-- Exercise description --
The required output consists solely of the lines from the one containing "right_rim = rear_rim()" down to the one containing "zip(*points))), Vector(map(max, zip(*points)))", both included, each quoted exactly.

-- Input --
____

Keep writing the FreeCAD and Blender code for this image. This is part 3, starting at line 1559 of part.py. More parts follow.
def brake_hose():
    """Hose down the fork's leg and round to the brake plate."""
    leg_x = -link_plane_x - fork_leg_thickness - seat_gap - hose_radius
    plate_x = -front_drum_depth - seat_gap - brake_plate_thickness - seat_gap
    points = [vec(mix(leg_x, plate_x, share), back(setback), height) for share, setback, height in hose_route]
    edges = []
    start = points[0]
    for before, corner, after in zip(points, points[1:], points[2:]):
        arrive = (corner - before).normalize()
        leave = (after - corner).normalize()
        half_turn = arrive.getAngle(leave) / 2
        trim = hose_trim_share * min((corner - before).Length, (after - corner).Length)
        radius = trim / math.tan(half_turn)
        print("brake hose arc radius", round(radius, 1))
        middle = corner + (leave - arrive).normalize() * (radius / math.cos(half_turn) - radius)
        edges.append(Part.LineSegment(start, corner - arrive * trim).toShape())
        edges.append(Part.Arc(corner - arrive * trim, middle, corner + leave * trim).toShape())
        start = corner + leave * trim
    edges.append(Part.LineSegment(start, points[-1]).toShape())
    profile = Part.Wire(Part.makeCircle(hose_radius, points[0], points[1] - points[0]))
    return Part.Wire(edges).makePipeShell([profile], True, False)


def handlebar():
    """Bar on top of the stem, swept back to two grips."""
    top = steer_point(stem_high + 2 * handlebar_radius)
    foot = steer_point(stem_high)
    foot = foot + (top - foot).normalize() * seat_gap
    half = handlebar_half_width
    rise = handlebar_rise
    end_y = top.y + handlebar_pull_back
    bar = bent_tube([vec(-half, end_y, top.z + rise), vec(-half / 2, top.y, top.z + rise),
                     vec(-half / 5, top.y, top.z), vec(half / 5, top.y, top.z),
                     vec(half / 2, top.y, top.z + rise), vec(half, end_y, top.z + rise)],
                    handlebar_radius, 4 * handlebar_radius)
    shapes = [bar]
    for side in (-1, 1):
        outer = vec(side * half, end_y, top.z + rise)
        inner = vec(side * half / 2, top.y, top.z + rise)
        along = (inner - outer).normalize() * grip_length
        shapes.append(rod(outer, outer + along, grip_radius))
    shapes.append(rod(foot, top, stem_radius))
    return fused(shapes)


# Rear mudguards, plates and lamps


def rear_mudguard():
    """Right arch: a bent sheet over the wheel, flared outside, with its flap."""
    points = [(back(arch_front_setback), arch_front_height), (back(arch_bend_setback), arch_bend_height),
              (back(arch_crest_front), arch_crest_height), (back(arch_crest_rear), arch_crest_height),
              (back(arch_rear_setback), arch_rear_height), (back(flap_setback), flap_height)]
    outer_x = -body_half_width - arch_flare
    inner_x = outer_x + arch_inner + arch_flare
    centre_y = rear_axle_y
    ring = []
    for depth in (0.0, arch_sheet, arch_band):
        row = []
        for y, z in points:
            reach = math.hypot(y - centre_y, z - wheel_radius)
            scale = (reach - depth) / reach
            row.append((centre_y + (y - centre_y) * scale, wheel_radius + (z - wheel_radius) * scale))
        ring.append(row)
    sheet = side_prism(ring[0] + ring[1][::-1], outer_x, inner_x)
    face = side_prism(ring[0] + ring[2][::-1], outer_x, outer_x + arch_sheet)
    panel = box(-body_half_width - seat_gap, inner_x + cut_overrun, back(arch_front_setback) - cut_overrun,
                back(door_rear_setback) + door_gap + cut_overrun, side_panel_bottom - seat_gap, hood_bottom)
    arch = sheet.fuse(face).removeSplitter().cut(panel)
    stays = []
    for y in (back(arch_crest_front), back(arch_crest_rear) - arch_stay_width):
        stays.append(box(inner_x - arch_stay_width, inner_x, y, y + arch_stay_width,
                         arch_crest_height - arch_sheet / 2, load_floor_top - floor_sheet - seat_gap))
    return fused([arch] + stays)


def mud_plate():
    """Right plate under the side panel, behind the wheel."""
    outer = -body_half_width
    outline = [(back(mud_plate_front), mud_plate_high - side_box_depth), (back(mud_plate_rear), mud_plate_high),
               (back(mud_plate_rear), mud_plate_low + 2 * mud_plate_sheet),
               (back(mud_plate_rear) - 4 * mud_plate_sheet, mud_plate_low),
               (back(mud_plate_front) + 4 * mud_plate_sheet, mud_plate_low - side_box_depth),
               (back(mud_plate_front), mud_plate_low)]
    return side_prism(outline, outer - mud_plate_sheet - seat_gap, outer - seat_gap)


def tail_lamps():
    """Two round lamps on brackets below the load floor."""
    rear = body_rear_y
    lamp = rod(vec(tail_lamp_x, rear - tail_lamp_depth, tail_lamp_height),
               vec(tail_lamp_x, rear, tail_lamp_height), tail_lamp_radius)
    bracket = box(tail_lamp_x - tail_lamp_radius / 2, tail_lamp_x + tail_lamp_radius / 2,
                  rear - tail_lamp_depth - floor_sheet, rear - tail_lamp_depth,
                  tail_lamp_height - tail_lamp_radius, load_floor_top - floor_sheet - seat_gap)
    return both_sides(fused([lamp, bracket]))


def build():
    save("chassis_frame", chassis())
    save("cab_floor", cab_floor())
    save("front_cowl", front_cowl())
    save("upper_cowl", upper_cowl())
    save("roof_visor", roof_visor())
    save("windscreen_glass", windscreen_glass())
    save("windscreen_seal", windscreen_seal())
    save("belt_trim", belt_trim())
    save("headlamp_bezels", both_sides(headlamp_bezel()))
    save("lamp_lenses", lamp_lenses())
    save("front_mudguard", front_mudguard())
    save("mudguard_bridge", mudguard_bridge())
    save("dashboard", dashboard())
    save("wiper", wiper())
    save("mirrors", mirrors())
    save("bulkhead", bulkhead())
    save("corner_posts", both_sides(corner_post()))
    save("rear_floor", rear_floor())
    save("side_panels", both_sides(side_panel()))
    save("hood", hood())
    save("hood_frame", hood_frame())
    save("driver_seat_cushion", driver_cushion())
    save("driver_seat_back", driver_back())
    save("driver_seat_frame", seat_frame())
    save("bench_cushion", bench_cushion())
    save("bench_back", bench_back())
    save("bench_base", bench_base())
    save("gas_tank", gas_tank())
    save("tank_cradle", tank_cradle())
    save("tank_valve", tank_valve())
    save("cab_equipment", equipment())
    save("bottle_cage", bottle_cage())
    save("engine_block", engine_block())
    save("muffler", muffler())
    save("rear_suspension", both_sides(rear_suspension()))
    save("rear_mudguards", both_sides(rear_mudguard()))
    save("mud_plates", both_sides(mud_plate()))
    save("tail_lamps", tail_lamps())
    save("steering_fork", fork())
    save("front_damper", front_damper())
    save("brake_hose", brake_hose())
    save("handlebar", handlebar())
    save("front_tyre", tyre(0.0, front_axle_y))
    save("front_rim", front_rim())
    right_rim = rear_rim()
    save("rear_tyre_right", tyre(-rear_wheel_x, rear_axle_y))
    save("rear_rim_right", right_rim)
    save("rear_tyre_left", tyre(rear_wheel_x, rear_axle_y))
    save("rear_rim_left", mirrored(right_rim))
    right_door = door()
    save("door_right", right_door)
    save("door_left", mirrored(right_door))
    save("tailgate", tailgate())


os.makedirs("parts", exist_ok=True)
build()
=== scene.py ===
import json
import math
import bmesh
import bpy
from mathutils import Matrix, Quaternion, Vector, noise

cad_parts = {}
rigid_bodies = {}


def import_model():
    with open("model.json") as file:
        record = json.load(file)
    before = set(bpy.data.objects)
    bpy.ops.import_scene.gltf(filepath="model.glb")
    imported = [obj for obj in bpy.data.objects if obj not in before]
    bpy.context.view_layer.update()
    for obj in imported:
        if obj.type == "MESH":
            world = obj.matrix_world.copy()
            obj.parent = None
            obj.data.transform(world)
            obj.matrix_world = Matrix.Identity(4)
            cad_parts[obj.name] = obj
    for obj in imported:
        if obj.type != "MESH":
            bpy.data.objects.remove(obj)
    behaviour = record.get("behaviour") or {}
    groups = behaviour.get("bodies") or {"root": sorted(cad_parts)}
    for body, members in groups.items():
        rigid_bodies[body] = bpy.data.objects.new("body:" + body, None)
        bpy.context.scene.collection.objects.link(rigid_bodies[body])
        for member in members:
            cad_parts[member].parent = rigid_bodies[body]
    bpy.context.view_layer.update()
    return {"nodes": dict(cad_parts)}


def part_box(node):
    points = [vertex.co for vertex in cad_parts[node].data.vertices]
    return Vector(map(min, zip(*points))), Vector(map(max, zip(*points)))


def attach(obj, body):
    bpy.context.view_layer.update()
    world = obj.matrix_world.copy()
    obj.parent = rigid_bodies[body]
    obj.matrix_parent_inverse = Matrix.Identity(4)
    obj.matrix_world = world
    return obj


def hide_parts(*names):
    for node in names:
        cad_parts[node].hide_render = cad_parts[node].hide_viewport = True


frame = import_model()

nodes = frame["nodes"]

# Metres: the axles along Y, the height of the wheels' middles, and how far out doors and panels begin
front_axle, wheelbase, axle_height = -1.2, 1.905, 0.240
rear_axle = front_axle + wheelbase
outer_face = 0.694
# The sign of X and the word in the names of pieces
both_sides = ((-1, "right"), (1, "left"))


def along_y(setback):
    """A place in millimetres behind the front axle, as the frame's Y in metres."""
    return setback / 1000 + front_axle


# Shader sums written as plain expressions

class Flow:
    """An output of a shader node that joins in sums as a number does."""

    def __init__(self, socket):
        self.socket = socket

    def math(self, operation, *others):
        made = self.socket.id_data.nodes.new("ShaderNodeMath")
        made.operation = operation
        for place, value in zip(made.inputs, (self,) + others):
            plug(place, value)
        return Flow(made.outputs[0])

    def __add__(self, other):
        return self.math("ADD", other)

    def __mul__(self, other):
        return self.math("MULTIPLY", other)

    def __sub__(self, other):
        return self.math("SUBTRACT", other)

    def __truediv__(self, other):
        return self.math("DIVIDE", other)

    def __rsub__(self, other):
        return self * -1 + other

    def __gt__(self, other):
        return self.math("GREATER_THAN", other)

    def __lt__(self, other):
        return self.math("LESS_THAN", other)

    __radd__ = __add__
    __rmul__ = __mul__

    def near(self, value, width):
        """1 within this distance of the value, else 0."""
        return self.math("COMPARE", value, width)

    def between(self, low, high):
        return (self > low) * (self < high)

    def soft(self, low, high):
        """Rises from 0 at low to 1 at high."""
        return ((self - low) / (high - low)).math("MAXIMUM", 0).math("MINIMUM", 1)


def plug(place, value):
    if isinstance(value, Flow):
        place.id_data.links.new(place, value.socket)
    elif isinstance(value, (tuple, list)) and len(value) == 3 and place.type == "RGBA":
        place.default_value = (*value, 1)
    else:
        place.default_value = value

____

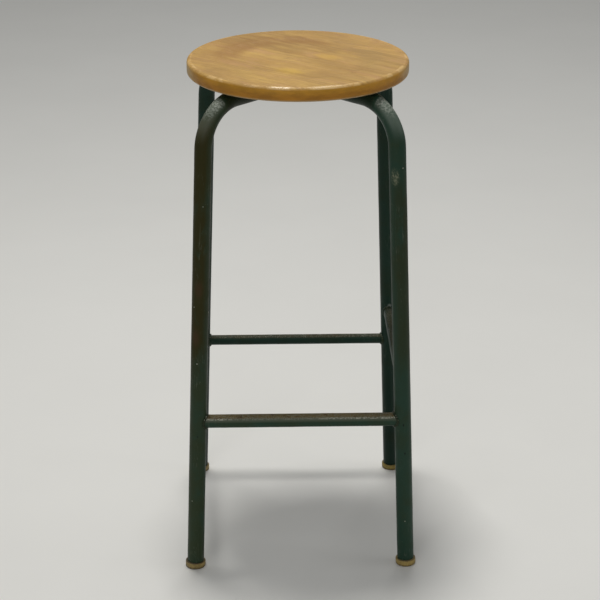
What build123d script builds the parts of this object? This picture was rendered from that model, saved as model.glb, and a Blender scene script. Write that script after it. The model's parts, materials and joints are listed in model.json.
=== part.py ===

____

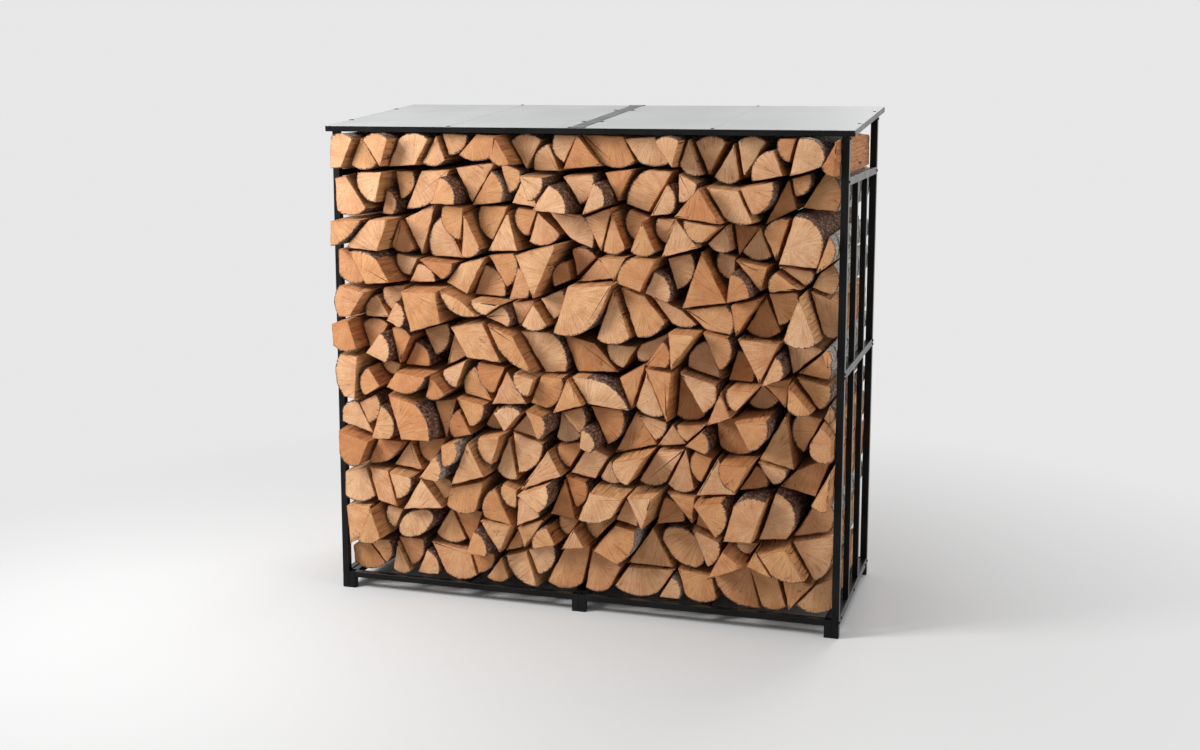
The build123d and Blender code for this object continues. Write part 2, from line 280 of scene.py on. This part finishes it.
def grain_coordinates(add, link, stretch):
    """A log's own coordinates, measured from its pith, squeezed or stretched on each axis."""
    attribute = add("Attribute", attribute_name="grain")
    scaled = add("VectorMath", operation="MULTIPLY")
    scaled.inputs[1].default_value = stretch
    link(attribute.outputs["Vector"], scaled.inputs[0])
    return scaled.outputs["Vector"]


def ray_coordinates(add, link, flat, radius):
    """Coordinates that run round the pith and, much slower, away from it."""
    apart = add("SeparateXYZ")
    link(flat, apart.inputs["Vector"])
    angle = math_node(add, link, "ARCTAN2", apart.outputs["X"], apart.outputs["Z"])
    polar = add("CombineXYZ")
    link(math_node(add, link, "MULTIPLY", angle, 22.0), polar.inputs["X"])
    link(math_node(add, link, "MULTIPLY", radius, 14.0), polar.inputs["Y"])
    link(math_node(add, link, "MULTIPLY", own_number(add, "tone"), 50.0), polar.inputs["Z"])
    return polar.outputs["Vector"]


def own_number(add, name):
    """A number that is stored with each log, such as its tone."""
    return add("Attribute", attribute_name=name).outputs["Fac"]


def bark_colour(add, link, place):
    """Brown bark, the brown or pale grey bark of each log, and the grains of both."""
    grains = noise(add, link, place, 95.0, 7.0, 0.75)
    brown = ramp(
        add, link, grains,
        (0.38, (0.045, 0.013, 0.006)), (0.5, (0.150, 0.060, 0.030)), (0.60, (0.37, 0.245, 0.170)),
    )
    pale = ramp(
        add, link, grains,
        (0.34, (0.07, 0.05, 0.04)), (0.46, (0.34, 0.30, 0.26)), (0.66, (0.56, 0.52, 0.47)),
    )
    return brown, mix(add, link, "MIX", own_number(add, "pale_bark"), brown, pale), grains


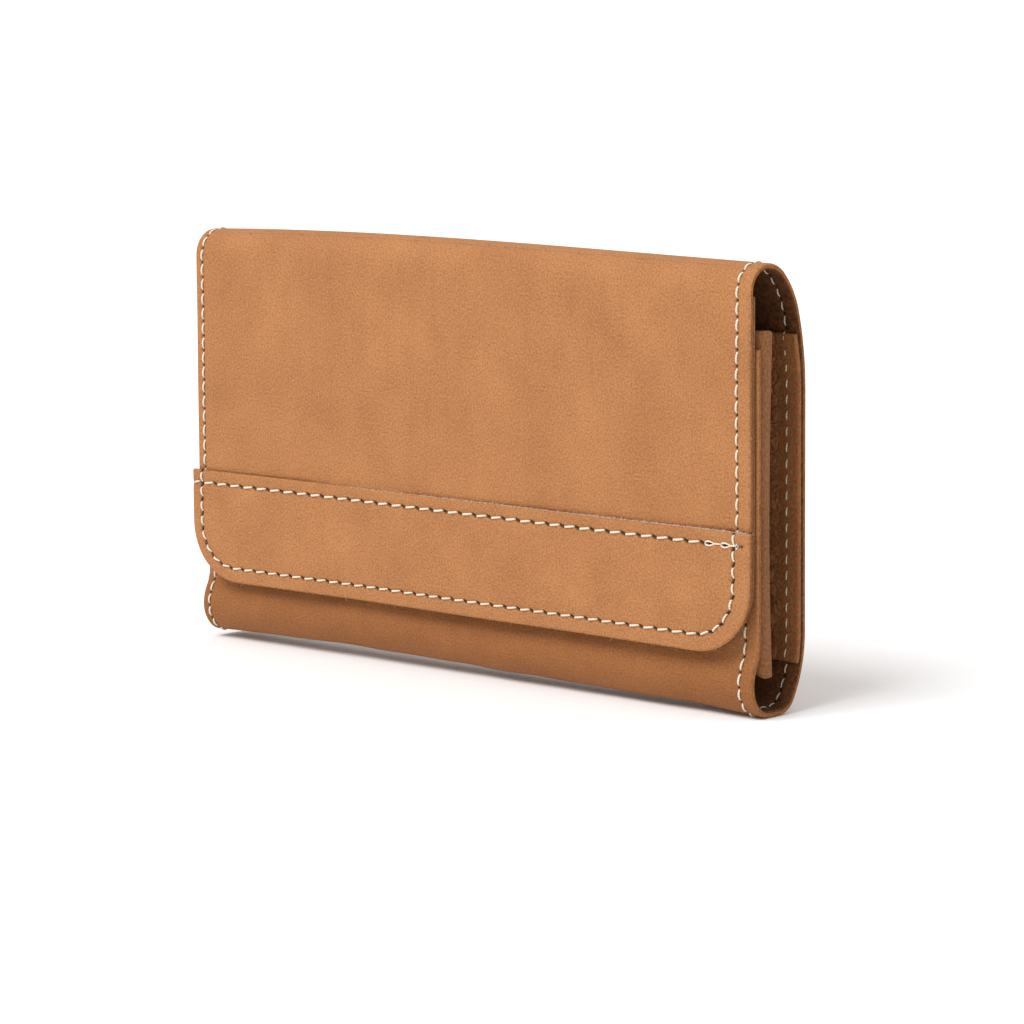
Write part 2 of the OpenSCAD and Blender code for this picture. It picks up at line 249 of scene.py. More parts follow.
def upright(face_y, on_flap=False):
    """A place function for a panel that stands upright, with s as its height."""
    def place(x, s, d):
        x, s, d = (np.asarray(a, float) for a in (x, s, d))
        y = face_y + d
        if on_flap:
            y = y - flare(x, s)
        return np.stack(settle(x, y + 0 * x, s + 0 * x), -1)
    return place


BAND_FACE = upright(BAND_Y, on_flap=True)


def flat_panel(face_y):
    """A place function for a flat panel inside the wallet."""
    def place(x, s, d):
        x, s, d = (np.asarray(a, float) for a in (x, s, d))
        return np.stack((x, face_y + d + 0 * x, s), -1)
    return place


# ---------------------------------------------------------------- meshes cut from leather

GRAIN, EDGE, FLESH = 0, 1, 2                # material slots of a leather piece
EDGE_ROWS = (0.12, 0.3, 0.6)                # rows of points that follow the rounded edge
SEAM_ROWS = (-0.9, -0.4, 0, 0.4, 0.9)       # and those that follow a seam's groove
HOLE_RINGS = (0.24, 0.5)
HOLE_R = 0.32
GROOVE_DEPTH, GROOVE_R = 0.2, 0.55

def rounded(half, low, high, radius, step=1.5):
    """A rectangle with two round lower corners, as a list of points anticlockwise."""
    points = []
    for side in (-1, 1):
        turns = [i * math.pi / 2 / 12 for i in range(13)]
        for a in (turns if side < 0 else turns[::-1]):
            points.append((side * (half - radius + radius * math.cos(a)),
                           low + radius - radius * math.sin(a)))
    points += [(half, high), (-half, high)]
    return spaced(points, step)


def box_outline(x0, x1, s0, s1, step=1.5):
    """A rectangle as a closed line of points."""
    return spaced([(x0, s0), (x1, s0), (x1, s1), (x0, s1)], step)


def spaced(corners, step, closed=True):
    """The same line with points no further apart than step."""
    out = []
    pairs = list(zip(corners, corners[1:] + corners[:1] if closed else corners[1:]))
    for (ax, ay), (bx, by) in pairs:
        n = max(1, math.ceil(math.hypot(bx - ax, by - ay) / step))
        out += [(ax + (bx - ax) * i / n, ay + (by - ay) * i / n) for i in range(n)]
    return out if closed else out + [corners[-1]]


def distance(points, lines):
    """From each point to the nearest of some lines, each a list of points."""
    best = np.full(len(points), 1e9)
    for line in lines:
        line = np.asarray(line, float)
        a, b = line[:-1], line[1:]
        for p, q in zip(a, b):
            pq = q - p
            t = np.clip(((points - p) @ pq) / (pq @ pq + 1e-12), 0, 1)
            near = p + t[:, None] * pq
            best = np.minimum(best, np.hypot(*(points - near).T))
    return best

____

-- Worked answer --
    right_rim = rear_rim()
    save("rear_tyre_right", tyre(-rear_wheel_x, rear_axle_y))
    save("rear_rim_right", right_rim)
    save("rear_tyre_left", tyre(rear_wheel_x, rear_axle_y))
    save("rear_rim_left", mirrored(right_rim))
    right_door = door()
    save("door_right", right_door)
    save("door_left", mirrored(right_door))
    save("tailgate", tailgate())


os.makedirs("parts", exist_ok=True)
build()
=== scene.py ===
import json
import math
import bmesh
import bpy
from mathutils import Matrix, Quaternion, Vector, noise

cad_parts = {}
rigid_bodies = {}


def import_model():
    with open("model.json") as file:
        record = json.load(file)
    before = set(bpy.data.objects)
    bpy.ops.import_scene.gltf(filepath="model.glb")
    imported = [obj for obj in bpy.data.objects if obj not in before]
    bpy.context.view_layer.update()
    for obj in imported:
        if obj.type == "MESH":
            world = obj.matrix_world.copy()
            obj.parent = None
            obj.data.transform(world)
            obj.matrix_world = Matrix.Identity(4)
            cad_parts[obj.name] = obj
    for obj in imported:
        if obj.type != "MESH":
            bpy.data.objects.remove(obj)
    behaviour = record.get("behaviour") or {}
    groups = behaviour.get("bodies") or {"root": sorted(cad_parts)}
    for body, members in groups.items():
        rigid_bodies[body] = bpy.data.objects.new("body:" + body, None)
        bpy.context.scene.collection.objects.link(rigid_bodies[body])
        for member in members:
            cad_parts[member].parent = rigid_bodies[body]
    bpy.context.view_layer.update()
    return {"nodes": dict(cad_parts)}


def part_box(node):
    points = [vertex.co for vertex in cad_parts[node].data.vertices]
    return Vector(map(min, zip(*points))), Vector(map(max, zip(*points)))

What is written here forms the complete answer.